Transparency and communication
Communication between the mayor’s office and other governing bodies is poor, Crawford said. If elected, he would make it a point to attend the first City Council meeting of the year and meet with the council president every month. He also said he would come to the table any time there was a big issue facing the city.
“All of the people I know already, many of the elected officials not just at council, but at other levels are endorsing me because they know I will collaborate with them,” Crawford said.
Smith is in favor of a redesign of the city’s website to foster better transparency. That means inclusion of charts and graphs reflecting aspects of government like city revenue and spending, taxation and more.
It wouldn’t take long, Smith said, and would be beneficial for city taxpayers.
“We are going to be transparent about which vendors are getting the deals and whether they’ve given money to candidates,” Smith said. “That should be readily available. I’m begging you, if Tim Smith gets elected, hold me accountable on this.”
Smith also said he’s going to be proactive when communicating with the City Council, pulling them in for all discussions ranging from budgeting to staffing to organization.
“I’m going to invite the city council’s input into how the administration should be organized.
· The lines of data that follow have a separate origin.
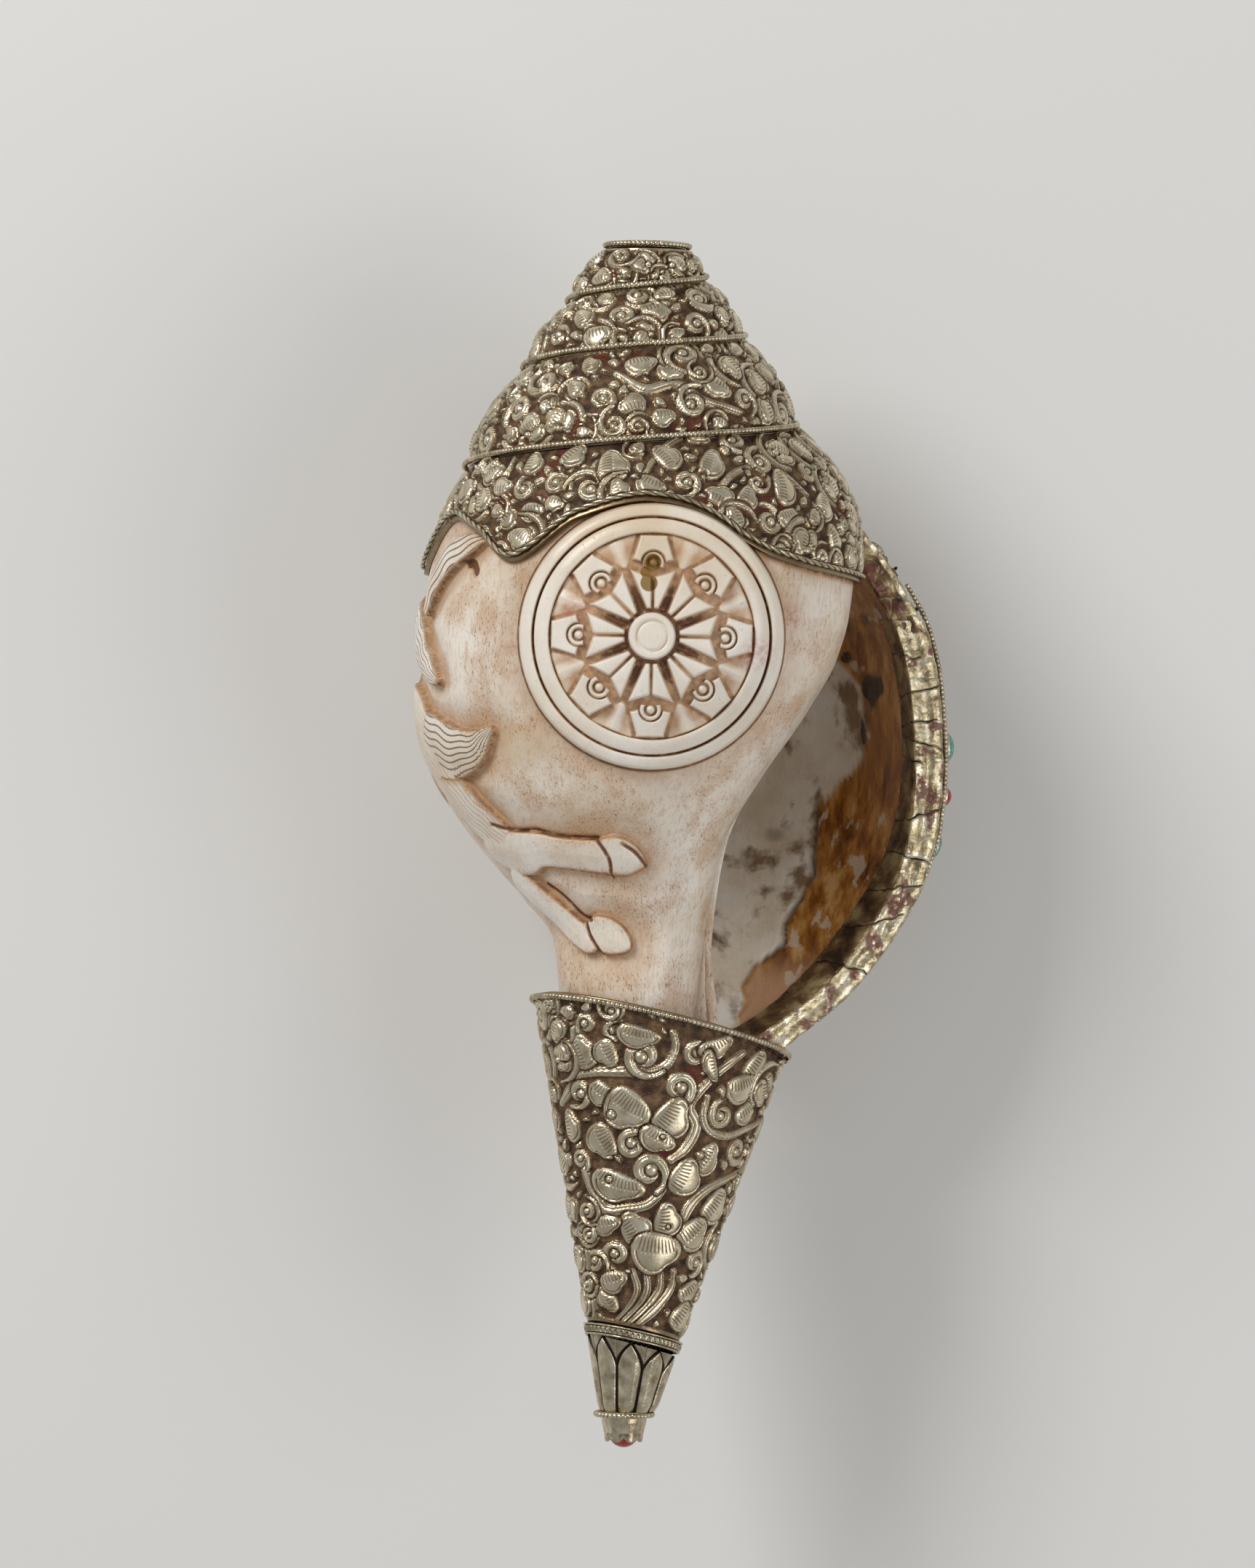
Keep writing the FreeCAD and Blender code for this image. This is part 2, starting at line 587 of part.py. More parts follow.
wing_front = size["lip_angle"] - outside_angle - math.degrees(2 * size["seam_gap"] / size["lip_radius"])
wing_back = wing_front - math.degrees(size["wing_width"] / size["lip_radius"])
keep(strip([last_turn + a / 360 for a in spread(wing_back, wing_front, 11)],
           lambda turn: size["wing_top_height"], lambda turn: size["wing_foot_height"],
           silver_radius, size["sheet_metal"], rows=11), "lip_wing")


def on_wing(angle, height, lift):
    return on_shell(angle, silver_radius(last_turn + angle / 360, height) + lift, height)


wire_lift = size["bead_radius"] + 3 * size["seam_gap"]
wire_top = hem_height(lip_turn) - 2 * size["bead_radius"] - size["bedding"]
joint_angle = (wing_front + size["lip_angle"] - outside_angle) / 2
keep(wire_along([on_wing(joint_angle, z, wire_lift)
                 for z in spread(binding_foot, wire_top, 60)], size["bead_radius"]), "lip_bead_wire")


def rounded_loop(half_wide, half_tall, corner, count):
    """Points round a rectangle with round corners, evenly spaced."""
    straight_wide, straight_tall = 2 * (half_wide - corner), 2 * (half_tall - corner)
    arc = corner * math.pi / 2
    lap = 2 * (straight_wide + straight_tall) + 4 * arc
    points = []
    for i in range(count):
        run = lap * i / count
        quarter = (straight_tall + arc, straight_wide + arc)
        side = 0
        while run >= quarter[side % 2]:
            run -= quarter[side % 2]
            side += 1
        straight = quarter[side % 2] - arc
        turned = max(0.0, run - straight) / corner
        along_side = min(run, straight)
        if side % 2 == 0:
            x = half_wide - corner + corner * math.cos(turned)
            y = -straight / 2 + along_side + corner * math.sin(turned)
        else:
            x = straight / 2 - along_side - corner * math.sin(turned)
            y = half_tall - corner + corner * math.cos(turned)
        points.append((x, y) if side < 2 else (-x, -y))
    return points


inset = 2 * size["bead_radius"] + 2 * size["seam_gap"]
wing_tall = size["wing_top_height"] - size["wing_foot_height"]
wing_centre = (size["wing_top_height"] + size["wing_foot_height"]) / 2
border = rounded_loop(size["wing_width"] - inset, wing_tall / 2 - inset, size["stone_pitch"] / 2, 110)
keep(wire_along([on_wing(wing_front + math.degrees(x / size["lip_radius"]), wing_centre + y, wire_lift)
                 for x, y in border if x < -2 * inset], size["bead_radius"]), "wing_border_wire")

# Stones on the lip

stone_angle = size["lip_angle"] - math.degrees(size["stone_setback"] / size["lip_radius"])


def seat_on_wing(height):
    """The place of a setting: long side up the lip, and straight out of the plate."""
    step = size["stone_radius"]
    base = on_wing(stone_angle, height, size["seam_gap"] * 2)
    up = on_wing(stone_angle, height + step, 0).sub(on_wing(stone_angle, height - step, 0))
    turn_step = math.degrees(step / size["lip_radius"])
    round_way = on_wing(stone_angle + turn_step, height, 0).sub(on_wing(stone_angle - turn_step, height, 0))
    return Placement(base, Rotation(up, Vector(0, 0, 0), up.cross(round_way), "XZY"))


def oval(long_radius, short_radius, height):
    ellipse = Part.Ellipse(Vector(0, 0, height), long_radius, short_radius)
    return Part.Face(Part.Wire(ellipse.toShape()))


def make_setting(long_radius, short_radius):
    """A cup of plain strip round a stone."""
    wall, floor = size["bezel_wall"], size["binding_thick"] / 2
    outside = oval(long_radius + wall, short_radius + wall, 0).extrude(Vector(0, 0, size["bezel_tall"]))
    return outside.cut(oval(long_radius, short_radius, floor).extrude(Vector(0, 0, size["bezel_tall"])))


def make_stone(long_radius, short_radius):
    """A cabochon: a straight girdle inside the setting and a low dome."""
    floor = size["binding_thick"] / 2 + size["seam_gap"] / 2
    girdle = size["bezel_tall"] / 2
    clear = size["seam_gap"] / 2
    base = oval(long_radius - clear, short_radius - clear, floor).extrude(Vector(0, 0, girdle))
    dome = Part.makeSphere(1, Vector(0, 0, 0), Vector(0, 0, 1), 0, 90, 360)
    scale = FreeCAD.Matrix()
    scale.scale(long_radius - clear, short_radius - clear, size["stone_rise"] - girdle)
    dome = dome.transformGeometry(scale)
    dome.translate(Vector(0, 0, floor + girdle))
    return base.fuse(dome).removeSplitter()


stones = (("turquoise_upper", 1, size["stone_long_radius"]), ("coral_middle", 0, size["stone_radius"]),
          ("turquoise_lower", -1, size["stone_long_radius"]))
for label, place, long_radius in stones:
    seat = seat_on_wing(size["stone_height"] + place * size["stone_pitch"])
    for shape, name in ((make_setting(long_radius, size["stone_radius"]), "setting_of_" + label),
                        (make_stone(long_radius, size["stone_radius"]), label)):
        shape.Placement = seat
        keep(shape, name)

# Canal sheath


def sheath_point(height, angle, grow=0.0):
    """A point of the sheath's outline: an oval whose long way points at the lip, round at the foot."""
    share = (height - size["sheath_foot_height"]) / (size["sheath_rim_height"] - size["sheath_foot_height"])
    long_radius = mix(size["sheath_foot_width"], size["sheath_rim_width"], share) / 2 + grow
    short_radius = mix(size["sheath_foot_width"], size["sheath_rim_depth"], share) / 2 + grow
    back = Vector(0, 0, 1).cross(lip_out)
    a = math.radians(angle)
    return sheath_centre(height) + lip_out * (long_radius * math.cos(a)) + back * (short_radius * math.sin(a))


def sheath_wire(height, grow=0.0):
    return Part.Wire([spline([sheath_point(height, 15 * i, grow) for i in range(24)], closed=True)])


def beyond_plane(middle, above=True):
    """All that lies above a slanting plane of the sheath, or below it."""
    block = 3 * size["sheath_rim_width"]
    box = Part.makeBox(block, block, block, Vector(-block / 2, -block / 2, 0 if above else -block))
    normal = Vector(rim_slope_share, rim_rise_share, 1)
    box.Placement = Placement(sheath_centre(middle), Rotation(Vector(0, 0, 1), normal))
    return box


def sheath_tube(low, high, grow):
    return loft([sheath_wire(low, grow), sheath_wire(high, grow)], ruled=True)


low_end = size["sheath_foot_height"] - size["sheath_foot_width"] / 2
high_end = size["sheath_rim_height"] + size["sheath_rim_width"] / 4
hollow = sheath_tube(low_end, high_end, -size["sheath_wall"])
sheath = sheath_tube(low_end, high_end, 0).cut(hollow)
sheath = sheath.cut(beyond_plane(size["sheath_rim_height"]))
sheath = sheath.cut(beyond_plane(size["sheath_foot_height"], False))
keep(sheath, "canal_sheath")


def rim_point(angle):
    """A point of the wire round the sheath's rim, found by steps down the slanting plane."""
    height = size["sheath_rim_height"]
    for attempt in range(6):
        spot = sheath_point(height, angle, wire_lift)
        height = rim_height_at(spot.x, spot.y, size["sheath_rim_height"]) - size["bead_radius"]
    return spot


keep(wire_along([rim_point(360 * i / 96) for i in range(96)], size["bead_radius"], closed=True),
     "sheath_rim_wire")

deck_height = size["sheath_rim_height"] - size["deck_depth"]
deck_top = size["sheath_rim_height"] + 2 * size["binding_inside"]
canal = loft([whorl_section(z, size["seam_gap"])
              for z in spread(size["shell_foot_height"] - half_gap, deck_top, 18)])
lac = sheath_tube(size["lac_foot_height"], high_end, -size["sheath_wall"] - half_gap)
keep(lac.cut(beyond_plane(deck_height)).cut(canal), "canal_lac_fill")

band = sheath_tube(low_end, high_end, size["milled_proud"]).cut(hollow)
band_top_height = size["sheath_foot_height"] - size["seam_gap"]
band = band.cut(beyond_plane(band_top_height))
band = band.cut(beyond_plane(band_top_height - size["milled_height"], False))
keep(band, "milled_band")


def ferrule_wire(height):
    """A ring of petals with a ridge down each, as a star of twice their number."""
    tall = size["sheath_foot_height"] - size["ferrule_foot_height"]
    share = (height - size["ferrule_foot_height"]) / tall
    radius = mix(size["ferrule_foot_width"], size["sheath_foot_width"], share) / 2
    groove_share = 0.9
    count = 2 * int(size["petal_count"])
    centre = sheath_centre(height)
    return outline([centre + on_shell(360 * i / count, radius * (1 if i % 2 == 0 else groove_share), 0)
                    for i in range(count)])


ferrule_top = band_top_height - size["milled_height"] - size["seam_gap"]
ferrule = loft([ferrule_wire(size["ferrule_foot_height"]), ferrule_wire(size["sheath_foot_height"])],
               ruled=True)
keep(ferrule.cut(beyond_plane(ferrule_top)), "lotus_ferrule")


def primitive(kind, name, bound):
    """A part primitive whose sizes follow the sheet."""
    made = doc.addObject(kind, name)
    for field, formula in bound.items():
        made.setExpression(field, formula)
    return made


def combine(kind, name, base, tool):
    made = doc.addObject(kind, name)
    made.Label = name
    made.Base = base
    made.Tool = tool
    return made


# Mouthpiece

flange = primitive("Part::Cylinder", "Flange", {
    "Radius": "Sizes.mouth_flange_radius", "Height": "Sizes.mouth_flange_thick",
    "Placement.Base.z": "Sizes.whole_length - Sizes.mouth_flange_thick"})
tube = primitive("Part::Cylinder", "Tube", {
    "Radius": "Sizes.passage_bore + Sizes.mouth_tube_wall", "Height": "Sizes.mouth_tube_length",
    "Placement.Base.z": "Sizes.whole_length - Sizes.mouth_flange_thick - Sizes.mouth_tube_length"})
tube_bore = primitive("Part::Cylinder", "TubeBore", {
    "Radius": "Sizes.passage_bore", "Height": "Sizes.mouth_tube_length + Sizes.mouth_flange_thick",
    "Placement.Base.z": "Sizes.whole_length - Sizes.mouth_flange_thick - Sizes.mouth_tube_length"})
cup = primitive("Part::Cone", "Cup", {
    "Radius1": "Sizes.passage_bore", "Radius2": "Sizes.mouth_cup_radius", "Height": "Sizes.mouth_cup_depth",
    "Placement.Base.z": "Sizes.whole_length - Sizes.mouth_cup_depth"})
mouthpiece = combine("Part::Cut", "mouthpiece", combine("Part::Fuse", "MouthBody", flange, tube),
                     combine("Part::Fuse", "MouthHollow", tube_bore, cup))
mouthpiece_rim_wire = primitive("Part::Torus", "mouthpiece_rim_wire", {
    "Radius1": "Sizes.mouth_flange_radius + Sizes.bead_radius + Sizes.seam_gap",
    "Radius2": "Sizes.bead_radius"})
mouthpiece_rim_wire.Placement.Base.z = size["whole_length"] - size["mouth_flange_thick"] / 2

# Tip

tip_wire = primitive("Part::Torus", "tip_wire", {
    "Radius1": "Sizes.cup_top_radius + Sizes.bead_radius + Sizes.seam_gap", "Radius2": "Sizes.bead_radius"})
tip_wire.Placement.Base.z = size["ferrule_foot_height"] - size["bead_radius"] - size["seam_gap"]
cup_outside = primitive("Part::Cone", "EndCupOutside", {
    "Radius1": "Sizes.cup_foot_radius", "Radius2": "Sizes.cup_top_radius",
    "Height": "Sizes.ferrule_foot_height - Sizes.seam_gap - Sizes.cup_foot_height",
    "Placement.Base.z": "Sizes.cup_foot_height"})
cup_inside = primitive("Part::Cone", "EndCupInside", {
    "Radius1": "Sizes.cup_foot_radius - Sizes.cup_wall", "Radius2": "Sizes.cup_top_radius - Sizes.cup_wall",
    "Height": "Sizes.ferrule_foot_height - Sizes.seam_gap - Sizes.cup_foot_height - Sizes.cup_wall",
    "Placement.Base.z": "Sizes.cup_foot_height"})
tip_cup = combine("Part::Cut", "tip_cup", cup_outside, cup_inside)
coral_end_bead = primitive("Part::Sphere", "coral_end_bead", {
    "Radius": "Sizes.end_bead_radius"})
coral_end_bead.Placement.Base.z = size["end_bead_radius"]
doc.recompute()
parts += [mouthpiece, mouthpiece_rim_wire, tip_wire, tip_cup, coral_end_bead]

# Lying on the ground

lay = Rotation(Vector(1, 0, 0), -90)
roll = Rotation(Vector(0, 1, 0), size["lie_roll"])
pitch = Rotation(Vector(1, 0, 0), size["lie_pitch"])
turned = pitch.multiply(roll).multiply(lay)
for made in parts:
    made.Placement = Placement(Vector(0, 0, 0), turned).multiply(made.Placement)
doc.recompute()
whole = FreeCAD.BoundBox()
for made in parts:
    whole.add(made.Shape.optimalBoundingBox(False))
down = Vector(-whole.Center.x, -whole.Center.y, -whole.ZMin)
for made in parts:
    made.Placement = Placement(down, Rotation()).multiply(made.Placement)
doc.recompute()

for made in doc.Objects:
    assert "Invalid" not in made.State and "Error" not in made.State, made.Label
os.makedirs("parts", exist_ok=True)
for made in parts:
    shape = made.Shape
    assert not shape.isNull() and shape.isValid() and shape.Volume > 0, made.Label
    shape.exportStep(f"parts/{made.Label}.step")
    print(f"{made.Label:28s} {len(shape.Solids)} solids, {shape.Volume / 1000:9.2f} cm3")
print("whole", [round(v, 2) for v in (whole.XLength, whole.YLength, whole.ZLength)])
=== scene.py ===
import math

import bpy
import numpy as np
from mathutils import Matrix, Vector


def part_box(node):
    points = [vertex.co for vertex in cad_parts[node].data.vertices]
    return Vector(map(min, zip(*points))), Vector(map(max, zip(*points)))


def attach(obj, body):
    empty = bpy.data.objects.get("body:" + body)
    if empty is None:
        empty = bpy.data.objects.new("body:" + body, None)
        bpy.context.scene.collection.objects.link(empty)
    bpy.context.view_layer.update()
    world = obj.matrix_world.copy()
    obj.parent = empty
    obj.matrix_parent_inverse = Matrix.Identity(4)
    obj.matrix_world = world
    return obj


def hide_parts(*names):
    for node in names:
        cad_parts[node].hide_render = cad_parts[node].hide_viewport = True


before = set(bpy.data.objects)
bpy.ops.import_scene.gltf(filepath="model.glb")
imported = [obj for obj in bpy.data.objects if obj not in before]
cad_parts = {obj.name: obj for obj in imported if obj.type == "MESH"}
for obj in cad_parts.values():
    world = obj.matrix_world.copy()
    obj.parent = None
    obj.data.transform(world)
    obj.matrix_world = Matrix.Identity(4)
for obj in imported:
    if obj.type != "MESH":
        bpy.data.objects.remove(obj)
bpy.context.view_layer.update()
rng = np.random.default_rng(7)

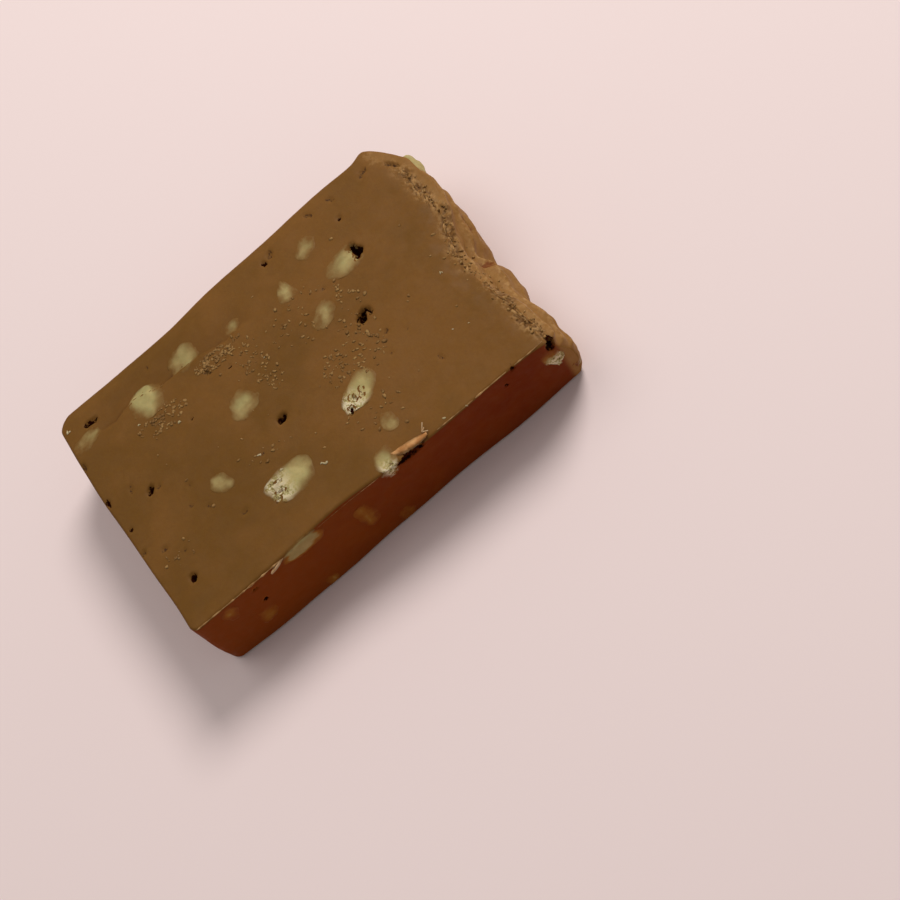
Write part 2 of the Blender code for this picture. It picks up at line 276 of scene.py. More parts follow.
def shape_point(point):
    """Move a point of the true block to where the hand-cut slab has it, as in the CAD."""
    x, y, z = point
    back = ease(y, 0.0, WIDTH / 2)
    front = ease(-y, 0.0, WIDTH / 2)
    left = ease(-x, 20.0, LENGTH / 2)
    right = ease(x, 24.0, LENGTH / 2)
    height = z / THICKNESS

    bulge = BACK_BULGE - BACK_TAPER * (1.0 - ease(x, -37.0, 14.0))
    bulge += BACK_CORNER * bump(x, 36.2, 2.4) - 0.3 * bump(x, -10.0, 7.0)
    dx = 0.0
    dy = back * bulge
    dy += front * FRONT_HOLLOW * height * bump(x, -8.0, 10.0)
    dy -= front * FRONT_LEAN * (1.0 - height) * bump(x, -20.0, 16.0)
    dy -= back * (1.0 * ease(x, 36.2, 39.5) + 0.9 * ease(-x, 36.0, 39.0))
    dx += left * END_BOW * ease(abs(y), 12.0, WIDTH / 2)
    dx -= left * LEFT_BULGE * bump(z, 6.0, 7.0)

    rim = RIM_SETBACK * (1.0 - 0.8 * ease(y, 2.0, 13.0)) + RIM_BITE * bump(y, -6.0, 8.5)
    dx -= right * rim * ease(z, THICKNESS - TEAR_DEPTH, THICKNESS)
    dx -= right * CORNER_CUT * min(1.0, max(0.0, (y - 17.5) / 8.5)) ** 2
    dx += right * END_NOSE * bump(y, 11.5, 6.5)
    notch = bump(y, -1.0, 2.4) * bump(z, 9.5, 4.0)
    notch += 0.45 * bump(y, -12.5, 1.8) * bump(z, 8.0, 4.0)
    dx -= right * NOTCH_DEPTH * notch
    dx -= right * 0.9 * (1.0 - ease(z, 0.0, 5.0))

    fall = BACK_FALL * ease(y, 15.5, 25.0) * (1.0 - ease(x, -14.0, 4.0))
    fall += 0.4 * ease(y, 23.0, WIDTH / 2) * (1.0 - ease(x, 10.0, 30.0))
    dz = -fall * height
    dz -= 0.7 * height * ease(x, 33.0, LENGTH / 2)

    spot = Vector((x, y, z))
    wave = drift(spot * 0.075)
    tear = drift(spot * 0.3 + Vector((9.0, 4.0, 2.0)))
    side = max(ease(abs(y), 20.0, WIDTH / 2), ease(abs(x), 32.0, LENGTH / 2))
    dx += wave.x * WAVE * 3.0 * side + right * tear.x * TEAR_WAVE * 2.0 * ease(x, 33.0, LENGTH / 2)
    dy += wave.y * WAVE * 2.2 * side
    dz += wave.z * WAVE * 2.0 * ease(z, 4.0, THICKNESS)
    return Vector((x + dx, y + dy, z + dz))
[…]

I’m going to ask local businesses how it should be organized,” Smith said.
Smith said he’s also considering placing a City Council member as a de-facto leader of each major department.
That way, Smith said, an elected official has oversight to ensure that each department runs at maximum efficiency all year.
“Not only are we going to collaborate with the budget, they’re going to be involved real time … in the day-to-day affairs of that department,” Smith said. “That’s maximum integration.”